4. Multiple credit checks won't affect your credit score:
It is a regulatory practice for lenders to pull your credit report during the loan application process. This is primarily for verification and accreditation purposes. There are two main types of credit pulls: soft and hard. While a soft pull during the pre-qualification stage may not impact your credit score, a hard credit pull may impact your report and multiple pulls may temporarily affect your report.
5. Paying off your loan on time does not attract any fees.
Paying off your loan before the end of the loan tenure surely sounds good, especially if you want to save on interest costs. It is also important to understand the terms and conditions, particularly the associated fees if you choose to pay off the loan. Some financial institutions may assess an additional cost, also known as pre-payment penalties, if you pay off your loan early. There are several lending institutions that do allow early payoff with no penalty.
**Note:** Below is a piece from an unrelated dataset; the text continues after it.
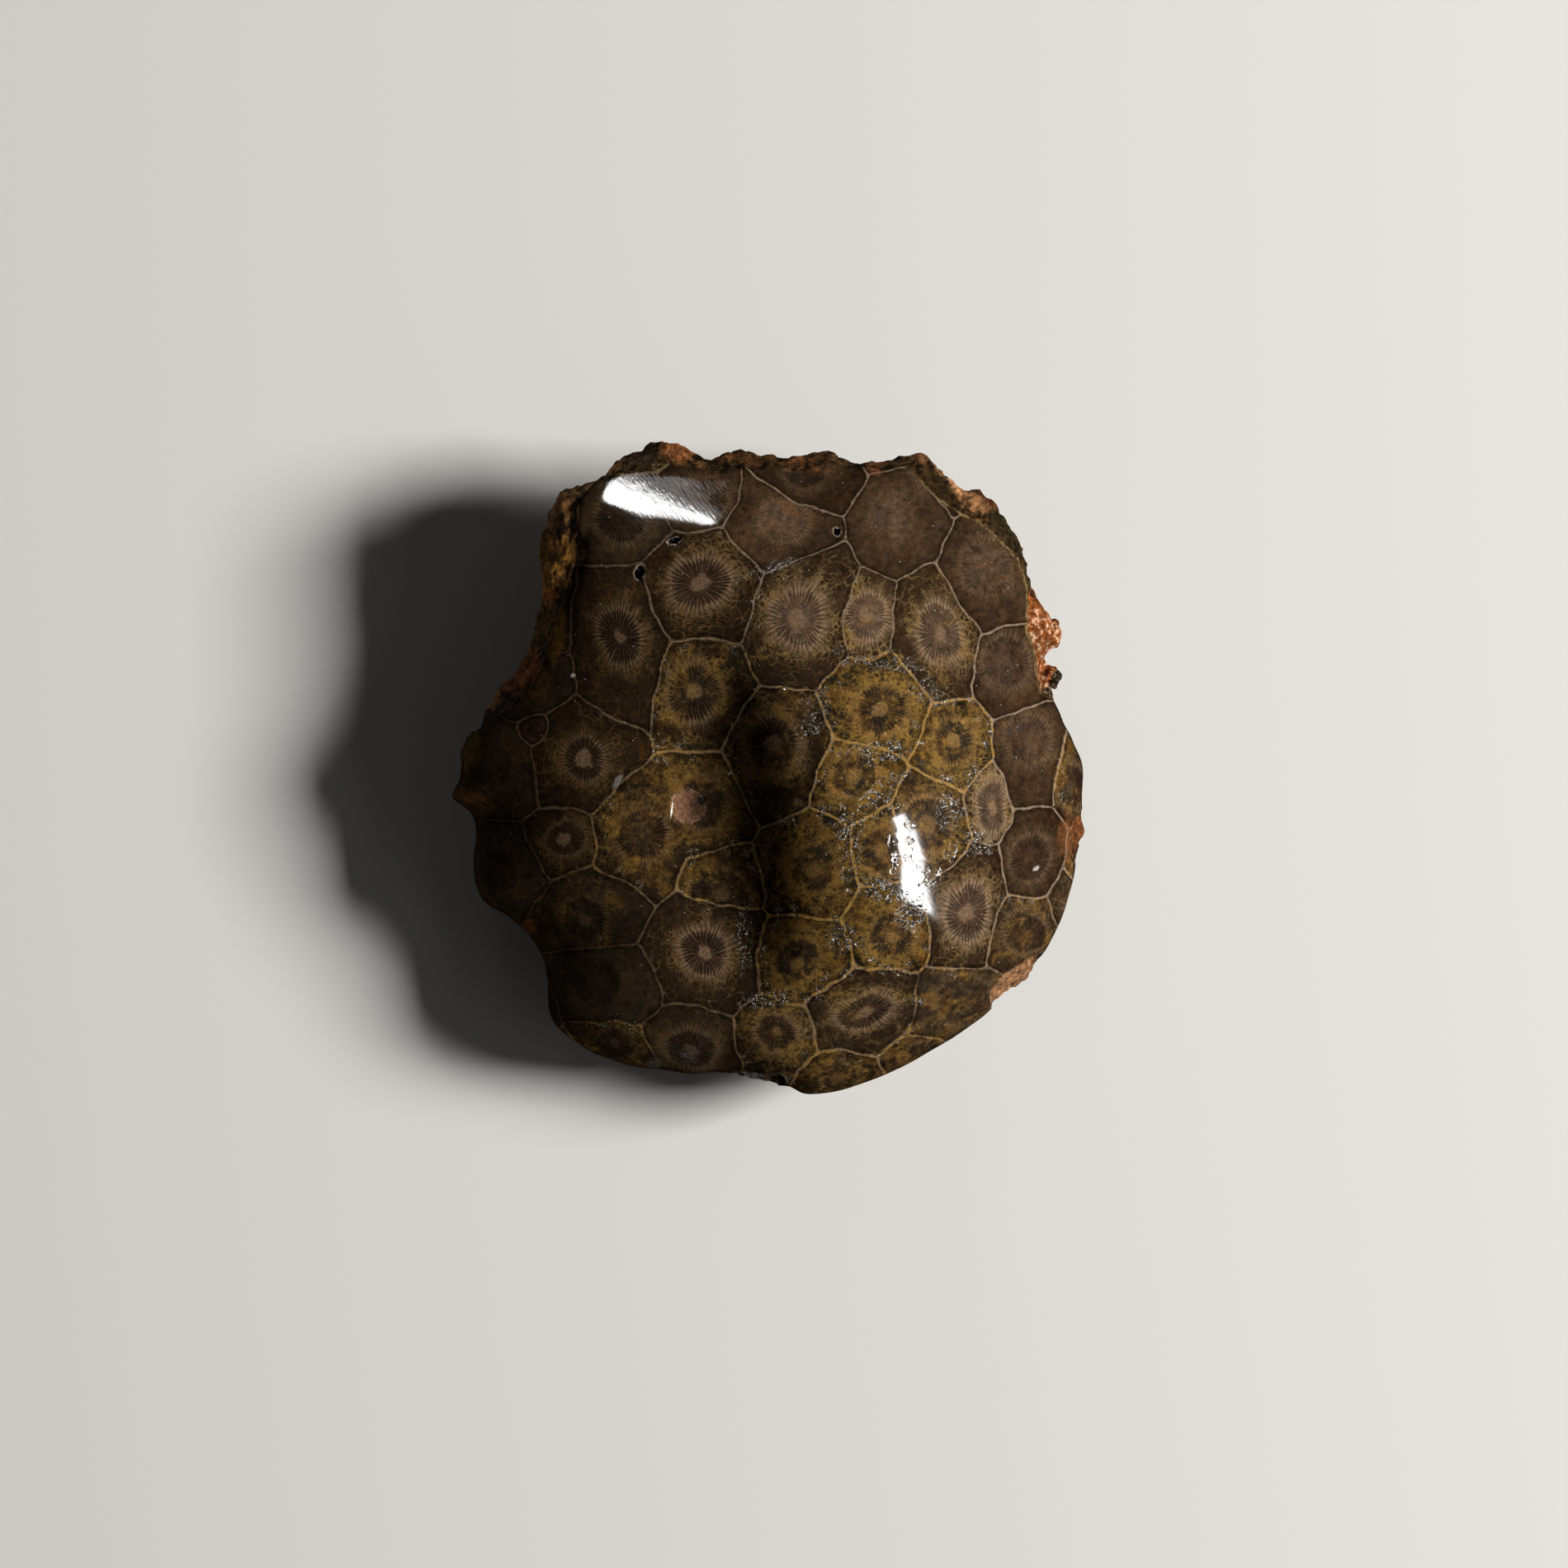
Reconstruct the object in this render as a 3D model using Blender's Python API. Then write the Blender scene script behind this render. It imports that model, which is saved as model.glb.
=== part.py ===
"""A petoskey stone: one natural piece of fossil coral limestone, lying on its back.

The upper face was ground and polished into a soft relief: a high dome on the right, a groove down the
middle and a broad lobe on the left. A rough natural crust is left along the top, the left and parts of
the right edge, and all over the underside, which has a small flat spot that the stone rests on.
Metres, +Z up, origin at the middle of the base. +Y is the top of the stone as its face is looked at.
"""

import math

import bmesh
import bpy
from mathutils import Vector, noise

MM = 0.001
STONE_NAME = "petoskey_stone"

# Outline seen from above, in millimetres, anticlockwise from the right. It is wavy where the crust is.
OUTLINE_MM = [
    (38.5, 0.0), (37.2, 3.3), (36.0, 5.6), (35.2, 8.2), (35.0, 10.6), (34.6, 12.6), (34.4, 14.0),
    (35.4, 14.7), (35.9, 16.2), (35.0, 18.2), (33.6, 20.0), (32.8, 22.8), (31.8, 24.7), (31.2, 27.2),
    (30.4, 29.2), (29.0, 31.3), (27.5, 33.0), (26.0, 33.9), (24.0, 34.0), (22.4, 35.0), (21.5, 36.5),
    (20.0, 37.9), (17.7, 38.6), (16.5, 38.2), (15.2, 37.1), (13.0, 37.9), (10.5, 37.4), (7.8, 38.3),
    (5.0, 38.0), (2.5, 37.5), (0.0, 37.8), (-3.7, 38.9), (-6.5, 38.0), (-8.3, 38.6), (-10.0, 39.6),
    (-11.5, 39.9), (-13.3, 39.7), (-15.0, 38.6), (-17.5, 37.9), (-19.5, 36.6), (-20.2, 35.4),
    (-22.0, 34.5), (-24.8, 34.0), (-25.8, 33.1), (-26.1, 31.0), (-27.3, 28.3), (-26.9, 27.2),
    (-27.6, 25.7), (-27.8, 19.5), (-28.7, 17.7), (-28.6, 16.3), (-29.8, 12.6), (-31.0, 11.5),
    (-32.8, 9.5), (-34.5, 7.0), (-35.5, 5.0), (-37.0, 3.7), (-37.9, 2.2), (-37.9, 0.0), (-38.8, -3.5),
    (-38.4, -4.8), (-36.0, -5.1), (-35.1, -6.5), (-34.9, -8.0), (-35.8, -10.5), (-35.4, -14.5),
    (-34.7, -16.3), (-31.0, -18.6), (-29.0, -20.3), (-27.5, -22.5), (-26.7, -24.5), (-26.3, -30.0),
    (-25.8, -31.5), (-24.0, -33.0), (-21.5, -34.7), (-18.0, -36.0), (-11.0, -37.2), (-5.0, -37.5),
    (-1.0, -38.3), (1.0, -39.5), (5.5, -40.0), (8.5, -39.6), (12.5, -38.3), (16.5, -36.6),
    (20.0, -34.6), (24.0, -32.2), (28.0, -29.2), (31.5, -25.8), (34.0, -22.3), (35.8, -18.8),
    (37.0, -15.0), (38.0, -11.0), (38.7, -8.0), (38.1, -5.8),
]
OUTLINE_SMOOTHING_DEG = 7.0  # the polished face follows the outline only this loosely

# Where the polish ends, as (direction in degrees, millimetres inside the outline). Below zero it
# carries on over the edge and down the side.
POLISH_EDGE_MM = [
    (0, -5.0), (10, -0.5), (16, 2.2), (25, 4.0), (33, 2.0), (38, 0.9), (48, 2.6), (55, 3.6), (62, 3.2),
    (68, 0.9), (80, 1.7), (90, 1.4), (97, 1.9), (105, 3.0), (112, 2.3), (120, 0.9), (126, 3.6),
    (131, 6.4), (136, 5.8), (142, 3.4), (150, 2.0), (165, 1.2), (183, 0.9), (187, 1.6), (195, 0.2),
    (207, -1.5), (230, -2.5), (248, -3.0), (263, 0.6), (271, 2.2), (279, -2.0), (300, -5.0),
    (311, -1.0), (316, 1.6), (322, -1.0), (335, -4.0), (345, 0.5), (349, 2.0), (354, -1.0),
]

# Height of the widest line above the base, as (direction in degrees, millimetres).
RIM_HEIGHT_MM = [
    (0, 13.5), (45, 15.0), (75, 18.0), (105, 19.5), (130, 19.5), (150, 16.5), (170, 13.5), (200, 11.5),
    (250, 11.5), (310, 12.0),
]

# The polished relief: a crown height, a slope across it, and soft hills and hollows on it.
CROWN_HEIGHT_MM = 26.5
CROWN_SLOPE = 0.05  # rise to the right
HILLS_MM = [
    # x, y, height, reach to the left, to the right, down and up, turn of the long way from +Y in degrees
    (9.0, -8.0, 6.5, 8.4, 13.0, 12.0, 22.0, 14.0),  # the dome
    (-17.0, 7.0, 1.0, 8.0, 8.0, 15.0, 15.0, 8.0),  # the left lobe
    (-14.0, 29.0, 1.8, 12.0, 10.0, 5.0, 4.5, 12.0),  # the shoulder at the top left
    (-27.5, -25.0, -3.2, 7.0, 7.0, 6.0, 6.0, 0.0),  # the scoop at the lower left
    (-36.0, -8.0, -1.6, 5.0, 5.0, 4.0, 4.0, 0.0),  # the nick in the left edge
    (2.0, -31.0, 1.0, 9.0, 9.0, 5.0, 5.0, 0.0),  # the swell below the groove
]
GROOVE_START_MM = (-5.7, 9.5)
GROOVE_END_MM = (-2.0, -25.4)
GROOVE_DEPTH_MM = 2.5
GROOVE_REACH_MM = (7.4, 3.2)  # to its left and to its right
GROOVE_FADE_MM = (7.7, 4.9)  # how gently it begins at the top and ends at the bottom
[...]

You just have to do your research to find the right lender for you.
6. You’ll have to put up collateral
Not all personal loans require collateral. Some lenders may offer unsecured loans, which don’t require you to put up the title to your car, household goods, or your home as collateral.
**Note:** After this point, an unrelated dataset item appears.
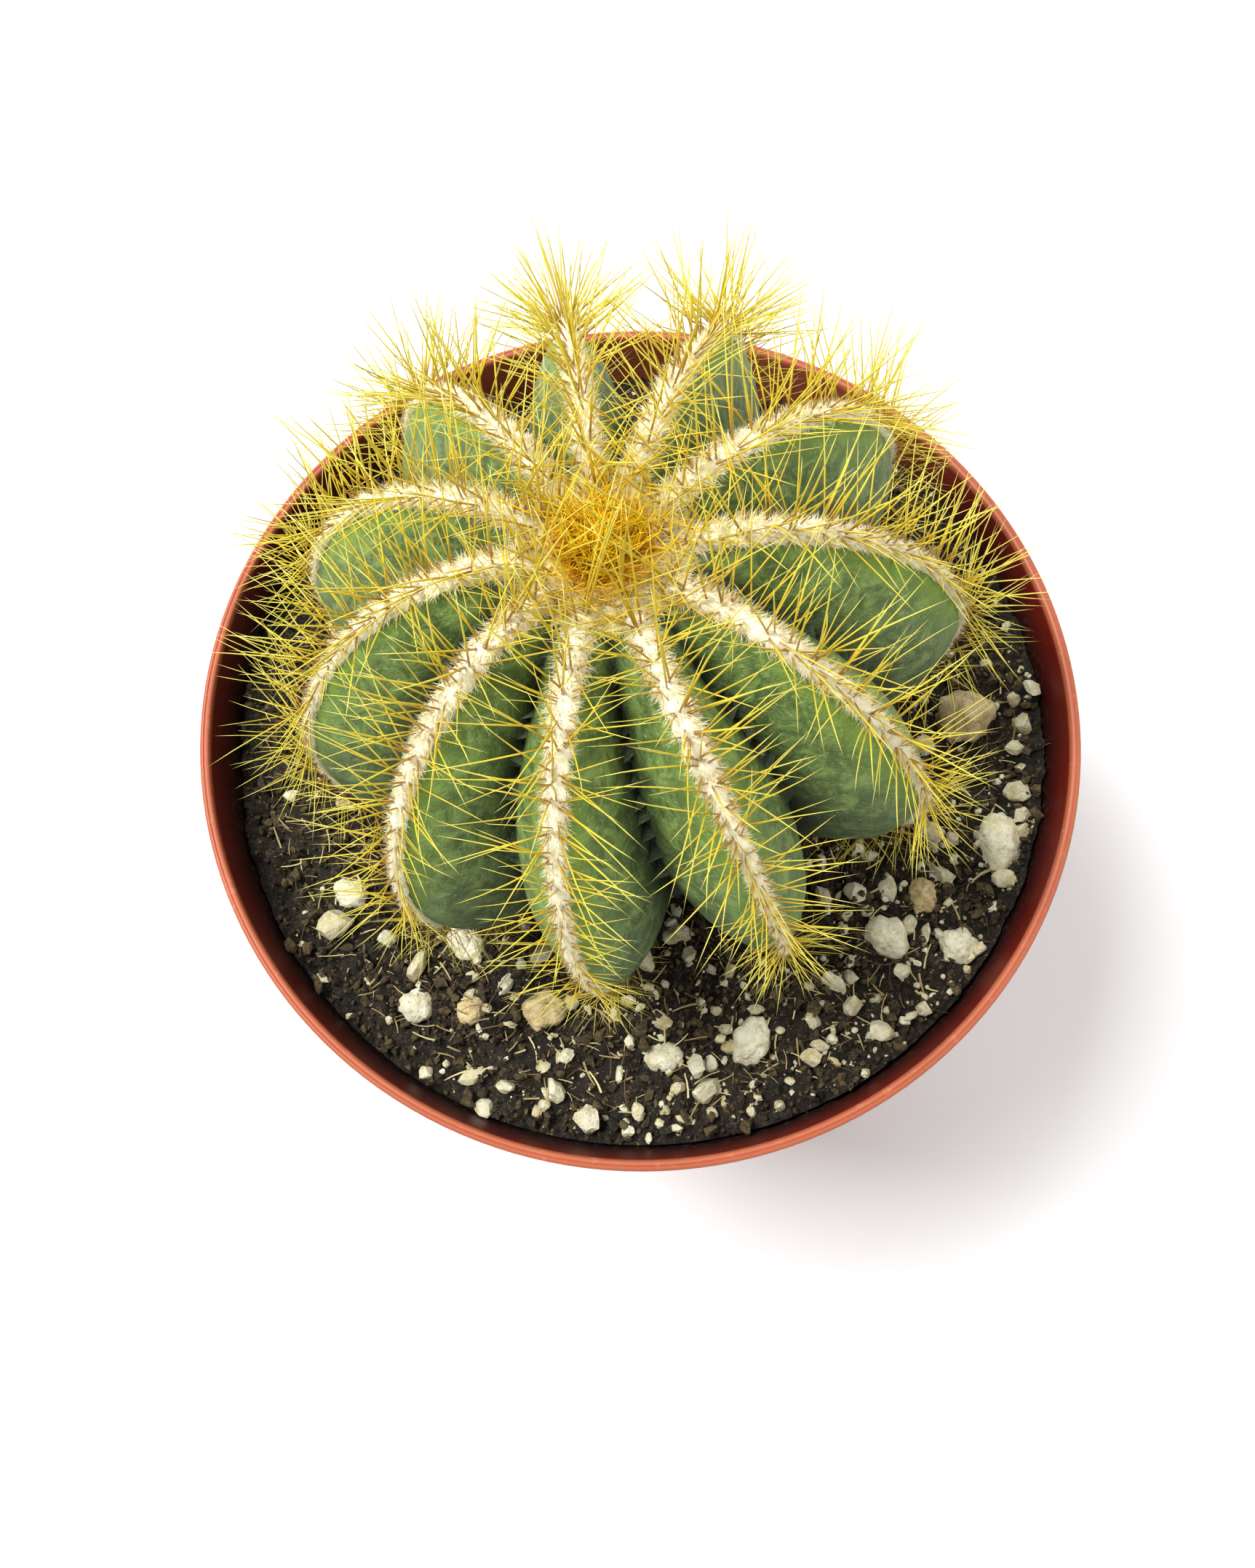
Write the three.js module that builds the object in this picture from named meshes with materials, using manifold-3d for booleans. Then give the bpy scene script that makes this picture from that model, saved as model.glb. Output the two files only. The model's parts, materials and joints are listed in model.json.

 7. Interest rates on personal loans never change:
This isn’t necessarily true—interest rates may change depending on market conditions or other factors. Many personal installment loan lenders offer fixed interest rates and often promote that as a key loan feature on their websites and advertising.
 
In summary, personal loans can be a useful financial tool if handled with the right knowledge. In contrast to being a quick fix for money issues, personal loans are a tool that should only be utilized after thorough thought and preparation. Understanding a personal loan's terms and conditions is key when finding the right lender and entering into a personal loan agreement.